> _PROBLEM DETAILS_
Take each line that has the word "part" and return it.
** Begin RECORDED INFORMATION **
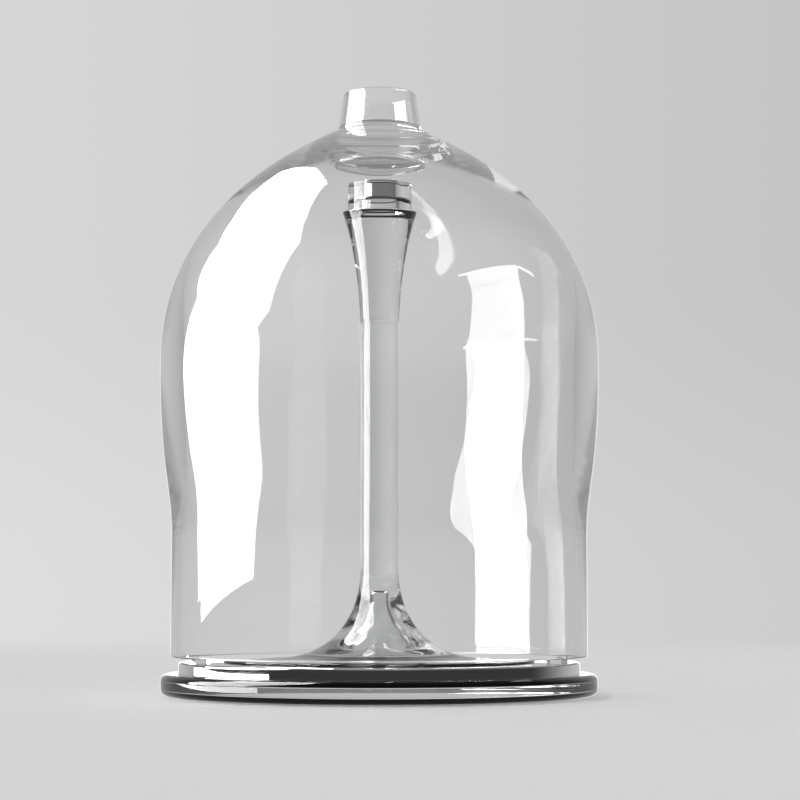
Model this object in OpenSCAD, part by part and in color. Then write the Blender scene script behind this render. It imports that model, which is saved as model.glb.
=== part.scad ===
// Glass bell on a stepped base, over a clear stem that carries a small cup.
// Everything is turned about the Z axis. The base stands on Z = 0.

/* [Base] */
// Radius of the polished disc that the stem and the bell stand on
disc_r = 90; // [70:0.5:120]
// Height of the polished disc above the glass plate
disc_t = 5.1; // [3:0.1:12]
// Depth of the shallow seat in the plate that the disc sits in
seat_depth = 2; // [0.5:0.1:4]
// Gap round the disc in its seat
seat_gap = 0.1; // [0.05:0.05:0.5]
// Rounding of the disc's upper edge
disc_round = 1.3; // [0.4:0.1:2.5]
// Width of the glass flange outside the disc
flange_w = 7.9; // [5:0.1:15]
// Thickness of the glass plate
plate_t = 9.6; // [7:0.1:16]
// Rounding of the glass plate's edge
plate_round = 3.1; // [1:0.1:3.4]
// Thickness of the clear pads under the plate
pad_t = 0.8; // [0.5:0.1:3]
// Radius of each pad
pad_r = 6; // [3:0.5:10]
// Distance of the pads from the plate's edge
pad_inset = 19; // [12:0.5:30]
// Number of pads
pad_count = 4; // [3:1:8]

/* [Rim pads] */
// Number of clear soft pads that the bell's rim rests on
rim_pad_count = 3; // [3:1:8]
// Width of each pad round the rim, in degrees
rim_pad_angle = 4; // [3:1:30]
// Thickness of the pads between the disc and the bell's rim
rim_pad_t = 2.3; // [1.5:0.1:6]
// Width of the pads where they lie on the disc
rim_pad_land = 5; // [3:0.1:10]
// How far the bell's rim stands out past the pads
rim_pad_reveal = 1.5; // [0:0.1:2]
// Height of the centring lip inside the bell
lip_h = 1.2; // [1:0.1:6]
// Thickness of the centring lip
lip_t = 1.5; // [0.8:0.1:2.5]
// Gap between the lip and the bell
lip_gap = 0.3; // [0.2:0.05:1]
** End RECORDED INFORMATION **
> _THE OUTPUT_
Model this object in OpenSCAD, part by part and in color. Then write the Blender scene script behind this render. It imports that model, which is saved as model.glb.
=== part.scad ===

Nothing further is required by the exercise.